Roberts obtained two wagons, and recruited three local men—Robert Church, Henry Harlow, and Rufus Coleman—to aid in retrieving the bodies. He donned a disguise, dressing as a tramp and dirtying his face to protect his identity from potential enemies. Roberts had been warned that vigilantes were guarding roads into Cane Creek and were planning to ambush him. The group arrived at the home of Thomas Garrett, with whom the missionaries had boarded, and having met Roberts on several occasions, Garrett didn't recognize Roberts. He allowed the men to stay the night after the disguised Roberts gave him a letter signed by "President B. H. Roberts" that instructed Garrett to assist the men in any way he could.

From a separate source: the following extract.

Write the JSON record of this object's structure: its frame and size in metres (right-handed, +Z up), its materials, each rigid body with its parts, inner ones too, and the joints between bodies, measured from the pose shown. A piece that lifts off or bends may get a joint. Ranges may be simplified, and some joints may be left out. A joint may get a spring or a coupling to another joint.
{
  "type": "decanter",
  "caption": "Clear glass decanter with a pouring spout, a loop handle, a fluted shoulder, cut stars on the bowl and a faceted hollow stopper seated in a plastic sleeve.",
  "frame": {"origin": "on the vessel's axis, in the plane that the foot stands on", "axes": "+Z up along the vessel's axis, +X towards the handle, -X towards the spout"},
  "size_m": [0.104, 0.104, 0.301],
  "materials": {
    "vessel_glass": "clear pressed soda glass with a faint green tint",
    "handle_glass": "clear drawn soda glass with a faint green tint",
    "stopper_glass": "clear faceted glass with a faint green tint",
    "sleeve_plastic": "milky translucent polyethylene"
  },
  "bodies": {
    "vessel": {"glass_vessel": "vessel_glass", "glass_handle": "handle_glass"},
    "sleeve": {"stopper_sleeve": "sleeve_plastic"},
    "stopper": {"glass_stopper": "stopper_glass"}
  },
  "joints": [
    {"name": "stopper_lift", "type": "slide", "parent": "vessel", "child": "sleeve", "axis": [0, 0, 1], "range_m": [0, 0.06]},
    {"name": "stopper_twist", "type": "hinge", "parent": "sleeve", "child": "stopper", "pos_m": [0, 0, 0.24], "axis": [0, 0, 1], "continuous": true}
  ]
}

The next morning, the company found at least nine armed men waiting for Roberts at the Conder farm. The men did not recognize Roberts and the group was allowed to exhume the missionaries' bodies, which were wrapped in white sheets and placed in the metal coffins. After staying the night at the Garrett's home they traveled to Mount Pleasant and put the coffins on a train for Nashville. In Nashville, Roberts was photographed in his disguise before changing into clothes brought by J. Golden Kimball and meeting with members of the press.

Elder Willis E. Robison accompanied the bodies on the railroad journey from Nashville to Utah, where he returned Elder Berry to his hometown of Kanara, Utah, and Elder Gibbs to his hometown of Paradise, Utah. On August 23, 1884 memorial services for the elders were held in most of the cities and towns in the territory, with 7,000 people attending the memorial service held in the Salt Lake Tabernacle.

=== Alleged Anti-Mormon Conspiracy ===
Latter-day Saints did not blame all of the people of Tennessee, and many attributed the massacre to misinformation emanating from Salt Lake City. The height of Mormon frustration was illustrated in an address given by John Nicholson, a popular Latter-day Saint public speaker, on September 22, 1884, later printed with the title The Tennessee Massacre and its Causes, or, The Utah Conspiracy. Nicholson alleged that a broader anti-Mormon conspiracy had led to the events of the massacre, and that a small group in Salt Lake City sought to take away Mormon rights. He alleged that this conspiracy had led to the publication of the fabricated "Red Hot Address," which had fueled prejudice against Latter-day Saints in Lewis County, Tennessee.

=== Mormon Exodus from Tennessee ===
In early September 1884, Latter-day Saints were issued notices to leave the state within thirty days or meet the same fate as Elder Gibbs and Berry. These and similar notices, sometimes adorned with a drawing of a coffin and a red cross, appeared in Lewis, Maury, Hickman, and Wilson Counties. Latter-day Saints and Mormon sympathizers, like Thomas Garrett, were driven out of the area. The expulsion was a coordinated effort by local citizens, exemplified in the "safe conduct patrol pass" that emigrating families could apply for to protect them from vigilantes on their journey out of the region.

Most emigrants were heading for the Mormon settlements in the San Luis Valley, Colorado, where many southern Latter-day Saints had settled. Southern Saints were not enthusiastic about polygamy and did not practice it. Church leaders encouraged them to settle in the San Luis Valley region because there was no polygamy there, the land was cheaper, and they would be surrounded by other southerners, as opposed to the Utah area, where most settlers came from England or New England.

In the spring of 1885, after some Latter-day Saints had already left their homes, Church headquarters sent $1,500 to remove all Latter-day Saints from areas Church leaders considered dangerous, including Cane Creek. This group numbered several hundred from various parts of the South. Elder J. Golden Kimball and Brigham H. Roberts accompanied groups of emigrants on their journey west.

While many Latter-day Saints emigrated west to Utah and Colorado, the surviving members of the Conder family stayed in Tennessee and moved to Perry County. They eventually returned to Lewis County years later.